The White Yajur Veda341 contains a celebrated prayer known as the Śatarudrîya addressed to Rudra or the Rudras, for the power invoked seems to be now many and now one. This deity, who is described by a long string of epithets, receives the name of Śaṅkara (afterwards a well-known epithet of Śiva) and is blue-necked. He is begged to be Śiva or propitious, but the word is an epithet, not a proper name. He haunts mountains and deserted, uncanny places: he is the patron of violent and lawless men, of soldiers and robbers (the two are evidently considered much the same), of thieves, cheats and pilferers,342 but also of craftsmen and huntsmen and is himself "an observant merchant": he is the lord of hosts of spirits, "ill-formed and of all forms." But he is also a great cosmic force who "dwells in flowing streams and in billows and in tranquil waters and in rivers and on islands … and at the roots of trees …": who "exists in incantations, in punishments, in prosperity, in the soil, in the threshing-floor … in the woods and in the bushes, in sound and in echo … in young grass and in foam … in gravel and in streams … in green things and in dry things.... Reverence to the leaf and to him who is in the fall of the leaf, the threatener, the slayer, the vexer and the afflicter." Here we see how an evil and disreputable god, the patron of low castes and violent occupations, becomes associated with the uncanny forces of nature and is on the way to become an All-God.343

Rudra is frequently mentioned in the Atharva Veda. He is conceived much as in the Śatarudrîya, and is the lord of spirits and of animals. "For thee the beasts of the wood, the deer, swans and various winged birds are placed in the forest: thy living creatures exist in the waters: for thee the celestial waters flow. Thou shootest at the monsters of the ocean, and there is to thee nothing far or near."344

These passages show that the main conceptions out of which the character of the later Śiva is built existed in Vedic times. The Rudra of the Yajur and Atharva Vedas is not Brahmanic: he is not the god of priests and orderly ritual, but of wild people and places. But he is not a petty provincial demon who afflicts rustics and their cattle. Though there is some hesitation between one Rudra and many Rudras, the destructive forces are unified in thought and the destroyer is not opposed to creation as a devil or as the principle of evil, but with profounder insight is recognized as the Lord and Law of all living things.

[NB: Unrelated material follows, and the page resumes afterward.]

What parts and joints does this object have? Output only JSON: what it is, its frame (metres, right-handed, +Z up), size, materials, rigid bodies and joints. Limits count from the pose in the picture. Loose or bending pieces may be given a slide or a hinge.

But though the outline of Śiva is found in Vedic writings, later centuries added new features to his cult. Chief among these is the worship of a column known as the Linga, the emblem under which he is now most commonly adored. It is a phallic symbol though usually decent in appearance. The Vedas do not countenance this worship and it is not clear that it was even known to them.345 It is first enjoined in the Mahâbhârata and there only in two passages346 which appear to be late additions. The inference seems to be that it was accepted as part of Hinduism just about the time that our edition of the Mahâbhârata was compiled.347 The old theory that it was borrowed from aboriginal and especially from Dravidian tribes348 is now discredited. In the first place the instances cited of phallic worship among aboriginal tribes are not particularly numerous or striking. Secondly, linga worship, though prevalent in the south, is not confined to it, but flourishes in all parts of India, even in Assam and Nepal. Thirdly, it is not connected with low castes, with orgies, with obscene or bloodthirsty rites or with anything which can be called un-Aryan. It forms part of the private devotions of the strictest Brahmans, and despite the significance of the emblem, the worship offered to it is perfectly decorous.349 The evidence thus suggests that this cultus grew up among Brahmanical Hindus in the early centuries of our era. The idea that there was something divine in virility and generation already existed. The choice of the symbol—the stone pillar—may have been influenced by two circumstances. Firstly, the Buddhist veneration of stûpas, especially miniature stûpas, must have made familiar the idea that a cone or column is a religious emblem,350 and secondly the linga may be compared to the carved pillars or stone standards erected in honour of Vishṇu. Some lingas are carved and bear one or four faces, thus entirely losing any phallic appearance. The wide extension of this cult, though its origin seems late, is remarkable. Something similar may be seen in the worship of Gaṇeśa: the first records of it are even later, but it is now universal in India.

 

It may seem strange that a religion whose outward ceremonies though unassuming and modest consist chiefly of the worship of the linga, should draw its adherents largely from the educated classes and be under no moral or social stigma. Yet as an idea, as a philosophy, Śivaism possesses truth and force. It gives the best picture which humanity has drawn of the Lord of this world, not indeed of the ideal to which the saint aspires, nor of the fancies with which hope and emotion people the spheres behind the veil, but of the force which rules the Universe as it is, which reproduces and destroys, and in performing one of these acts necessarily performs the other, seeing that both are but aspects of change. For all animal and human existence351 is the product of sexual desire: it is but the temporary and transitory form of a force having neither beginning nor end but continually manifesting itself in individuals who must have a beginning and an end. This force, to which European taste bids us refer with such reticence, is the true creator of the world. Not only is it unceasingly performing the central miracle of producing new lives but it accompanies it by unnumbered accessory miracles, which provide the new born child with nourishment and make lowly organisms care for their young as if they were gifted with human intelligence. But the Creator is also the Destroyer, not in anger but by the very nature of his activity. When the series of changes culminates in a crisis and an individual breaks up, we see death and destruction, but in reality they occur throughout the process of growth. The egg is destroyed when the chicken is hatched: the embryo ceases to exist when the child is born; when the man comes into being, the child is no more. And for change, improvement and progress death is as necessary as birth. A world of immortals would be a static world.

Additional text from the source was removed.